The Talking Horse, pastel on paper, 18½ x 12in (47 x 35cms)

I am constantly searching for the ideal surface for my approach to pastels and have yet to find it despite numerous experiments. My preference is for pastel board either created by me or purchased, such as the ‘old’ Sansfix.  I do use pastel papers and particularly like the texture of Canson Mi-Teintes, which was used for The Talking Horse, but I find it too easy to crease and I find it’s becoming increasingly difficult to buy a pristine sheet of pastel paper.

Indigo Silks, pastel on board, 10½ x 15½in (27 x 39cms)

For my own surfaces I use 2mm or 4mm thick MDF coated both sides with rabbit skin glue to prevent warping, and conservation quality mounting board which I obtain from my framer. I have recently experimented with a variety of acrylic-based textured gels, of which there are now many available, which blend with any quantity of acrylic colours and mediums. I generally find Golden Pumice Gels, which range from fine to extremely coarse textures, to be of very high quality, particularly when used in conjunction with the Golden Acrylic paints for underpainting. Both Indigo Silks and Tennis, Biarritz are varying results generated by working on such surfaces.

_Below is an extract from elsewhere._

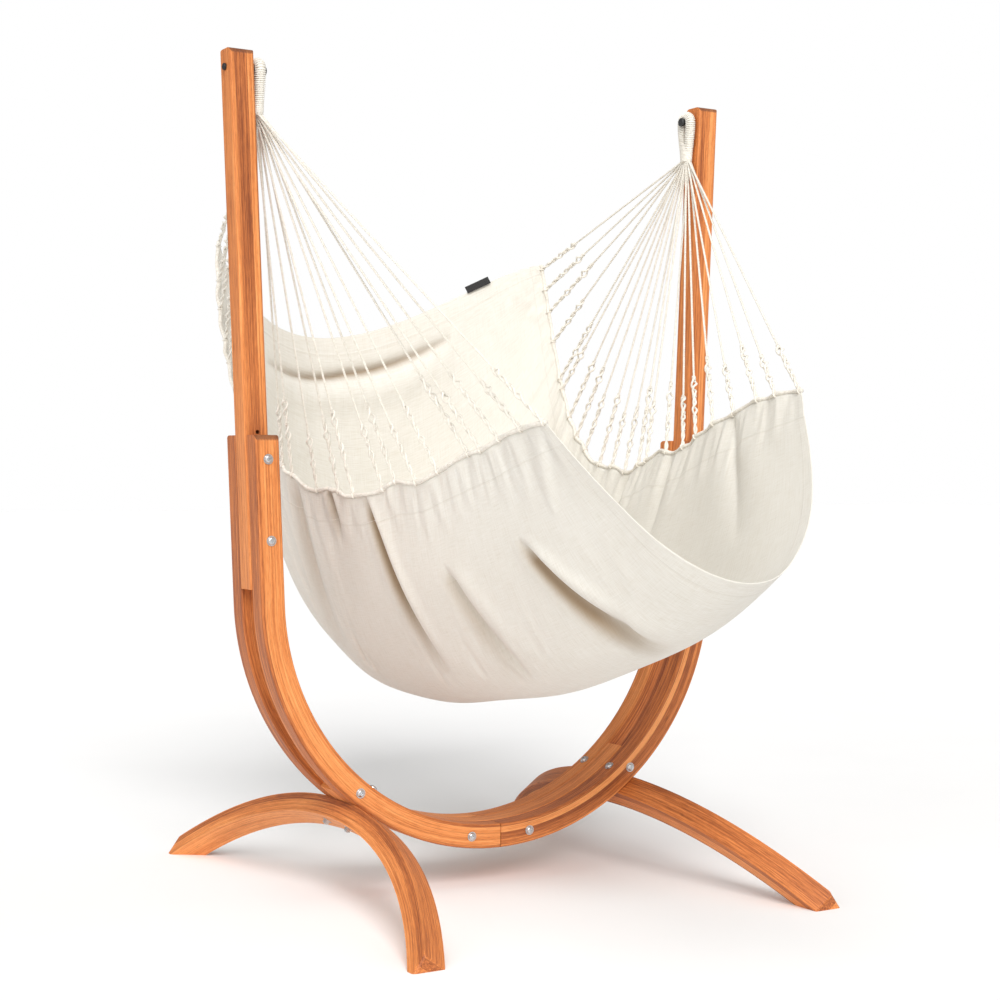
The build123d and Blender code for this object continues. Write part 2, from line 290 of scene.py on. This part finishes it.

There is little logic to my accumulation of pastels. For example, I don’t have a vast range of tonal variants from a base palette of colours. Although I can see the benefit of this approach it doesn’t necessarily suit my drawing-based approach.  I tend to collect colours as and when I need them for specific subjects. My range includes a majority of major brands, namely Sennelier, Unison, Rowney and Schminke and I find them all to have their own particular qualities. Unison are velvety in texture and crumble easily whereas Schminke are creamier and very soft. My preference is generally Sennelier and Unison. I also use a collection of harder Conte crayons, which I tend to use to redefine a drawing, as well as pastel and charcoal pencils and basic crayons.